Summer Internship: Learning Foreign Policy at DipNote

Posted by Aaron C. Bruce
September 3, 2010
Harry S Truman Building

About the Author: Aaron C. Bruce served as a Summer Editorial Assistant to DipNote.

There we sat, side by side, around the conference table. We, the Public Affairs summer interns were nervous, but also a little lethargic, as most of us had been sitting in the same position throughout the preceding practice session and pep talk. But now the moment had arrived, and it was time for the young Public Affairs interns to give their presentations in front of Assistant Secretary of of State for Public Affairs Philip J. Crowley and other U.S. Department of State directors and officials.
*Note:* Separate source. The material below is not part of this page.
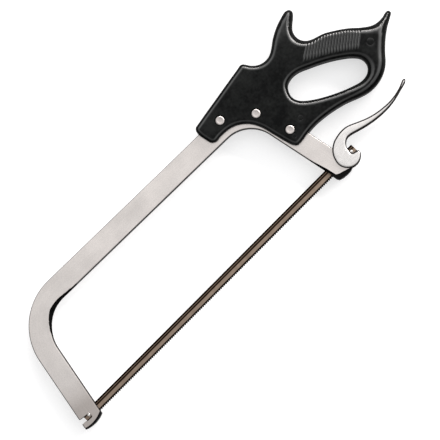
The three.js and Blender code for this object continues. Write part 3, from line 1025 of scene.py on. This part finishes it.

As I told the group assembled that day, to say that my time in Public Affairs was rewarding is an understatement. It doesn't adequately capture the vast wealth of information and insight I have gained in foreign policy issues. Every day of the job presented new and unique challenges and opportunities; the learning curve was steep; the pace, brisk. On my first day, I was asked to read and highlight Secretary Clinton's speech on Internet freedom. A scant two weeks later, I found myself drafting story pitches to multiple State Department bureaus, monitoring trending headlines among major news outlets for content relevant to foreign policy issues, and wrangling breaking stories around our YouTube channel.

At times, I was a little daunted by the scope of the opportunities that were there. Even a conversation in the cafeteria could turn into a learning experience, as I mingled with people from throughout the Department. And you never know who you're going to meet in the hallways. One day, I turned a corner and was shocked to see Secretary Clinton approaching. I managed to get out a "good morning," and she replied. In a way, the incident sums up my time in Public Affairs: unusual, inspiring, and rewarding.

It's never too early to start making plans for next summer, and I encourage anyone who is interested in foreign affairs to consider applying for a State Department internship. You can find more information at careers.state.gov/students.

Comments

Comments

Eric
|
New Mexico, USA
September 4, 2010

Eric in New Mexico writes:

Aaron,

Good luck on your next adventure, and you gave me a good chuckle as you described your hallway encounter...

You run into someone you see on TV a lot in person and there's this natural tendancy to "pinch youself" for a quick reality check and then go into star-struck mode.

As an intern 20 years ago in a recording studio, I had to get over that real quick or I couldn't do my job, as I was working with some rather famous people.

To illustrate this "strangness" it was "Gene Hackman week" on TV (before all this digital age transpired) and every morning I'd been opening up the studio prepping for voiceovers for the "Come Fly the Friendly Skies." United Airlines commercial as second eng. that Gene was narrating in our iso-booth.

After about three days of this I was taking a break and Gene was complaining about the producer "over producing" him...a little grumpy....and being a non-working moment I told him, "You know Mr. Hackman, it's a little odd for me to see you here." He looked sharply at me and asked "Oh? Why's that?" I told him about it being "Gene Hackman week" on the tube, "and here you are in the flesh, it's such an odd experience." He laughed and said, "What was on last night?" I said "Marooned." And he just went off on a very funny rant about how they had him stuck in "that space capsule for take after take" and suddenly the pesky producer in LA wasn't an issue anymore. All the tension had been broken and we got the session finished without any hassles.

You gotta remember folks are simply human, and "good morning" works too.